When I landed in the Emerald Isle, I emailed my family and my office to tell them they would either have to e-mail me or contact the hotel if there was anything urgent. Then, off I went to wander around sodden golf courses in the “soft” Irish rain feeling like a child playing truant from school.
It was wonderful. There were no irritating bleeps as text messages announced some stupid promotion in a Dubai store and after a while I stopped listening for the distinctive ringtone or vibration when it was supposedly on “silent”.
Conversations were uninterrupted by calls, although I became more and more aware of how distracted other people are by their phones and Blackberries.
All around me, at airports, in shops, on buses, in parks, young and old alike peer into tiny screens, frowning, smiling, thumbs moving constantly. As I walked through Dublin’s famous St Stephen’s Green thinking how beautiful it looked I began to feel a sense of superiority over the masses of slaves to electronic devices.
Only twice was it a small problem, once when ordering a taxi and they couldn’t seem to grasp the notion that I didn’t have a mobile so the driver would have to resort to old-fashioned methods like picking me up at the required time from a designated spot.

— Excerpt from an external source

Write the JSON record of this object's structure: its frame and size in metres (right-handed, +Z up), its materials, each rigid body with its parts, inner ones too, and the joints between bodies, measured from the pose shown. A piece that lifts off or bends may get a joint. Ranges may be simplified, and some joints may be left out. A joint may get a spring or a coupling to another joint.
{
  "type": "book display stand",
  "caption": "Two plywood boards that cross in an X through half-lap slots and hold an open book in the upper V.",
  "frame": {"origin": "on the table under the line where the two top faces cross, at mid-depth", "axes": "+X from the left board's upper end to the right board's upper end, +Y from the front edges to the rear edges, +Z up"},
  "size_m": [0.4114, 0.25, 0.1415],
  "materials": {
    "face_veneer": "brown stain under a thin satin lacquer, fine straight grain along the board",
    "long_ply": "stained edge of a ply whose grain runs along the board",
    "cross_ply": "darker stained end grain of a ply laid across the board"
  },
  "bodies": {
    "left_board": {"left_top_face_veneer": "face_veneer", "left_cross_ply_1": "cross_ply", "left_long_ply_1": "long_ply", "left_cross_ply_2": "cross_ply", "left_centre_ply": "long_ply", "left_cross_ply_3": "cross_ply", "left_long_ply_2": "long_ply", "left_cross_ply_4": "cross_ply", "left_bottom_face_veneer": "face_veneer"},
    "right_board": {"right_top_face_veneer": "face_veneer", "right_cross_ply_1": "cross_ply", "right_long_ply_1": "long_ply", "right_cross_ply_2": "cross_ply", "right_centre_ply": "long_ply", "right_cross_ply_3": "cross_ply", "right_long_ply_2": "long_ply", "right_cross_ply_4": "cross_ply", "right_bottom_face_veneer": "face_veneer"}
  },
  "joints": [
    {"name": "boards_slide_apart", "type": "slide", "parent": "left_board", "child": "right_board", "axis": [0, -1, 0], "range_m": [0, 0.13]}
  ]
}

Then I discovered that I didn’t know how to operate a public telephone that required a phone card. Three passers-by looked at me as if I had just arrived from Mars and none of them could help but I worked it out in the end.
I found being without a mobile made me more punctual as there was no way of alerting people if I was running late and once I got used to it I realised that there’s very little in my life that can’t wait an hour or two to be dealt with when I get back to my laptop. It certainly convinced me that I don’t want an iPhone or a Blackberry.

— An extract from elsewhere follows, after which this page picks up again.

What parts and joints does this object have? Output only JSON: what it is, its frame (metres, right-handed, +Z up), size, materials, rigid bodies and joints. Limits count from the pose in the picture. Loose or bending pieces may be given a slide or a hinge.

I would hate to be that accessible.
Carla Bruni has told a French magazine that being the wife of President Nicolas Sarkozy sometimes makes “normal’ behaviour impossible so she likes to go shopping in disguise by putting on glasses and changing her voice.
Quite how she thinks that makes her invisible is hard to fathom. She is often photographed in large sunglasses and still looks like Carla Bruni-Sarkozy, one of the most famous supermodels ever. And as very few people actually know what she sounds like, talking in a weird high-pitched voice is more likely to draw attention to her than if she just talked normally.

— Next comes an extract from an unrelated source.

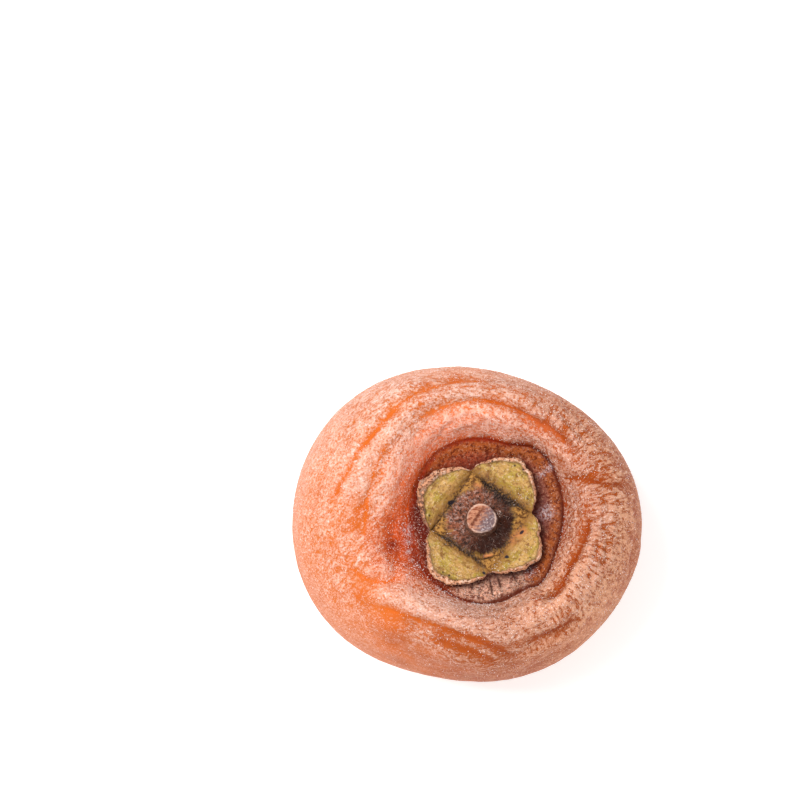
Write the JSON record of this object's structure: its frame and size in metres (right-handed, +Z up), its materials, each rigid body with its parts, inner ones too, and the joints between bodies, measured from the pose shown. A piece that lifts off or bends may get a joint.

It strikes me that the very last thing Ms Bruni wants is to flit around unnoticed.
The television repair man rang to give me his estimated time of arrival, turned up on time to the second the following morning, sorted out my satellite dish efficiently and didn’t even complain about having to climb up onto the roof.
A UK taxi driver got out of the car and helped me with my suitcases. Another one in the UAE offered to drive in front of me to my destination when I stopped him to ask directions. The guy who washes my car in a Dubai car park ran off to change a Dh 100 note for me when I didn’t have any smaller notes. What is happening? Could it be that the recession is having an effect on the service industry? Even the miserable financial cloud hanging over us all has a silver lining.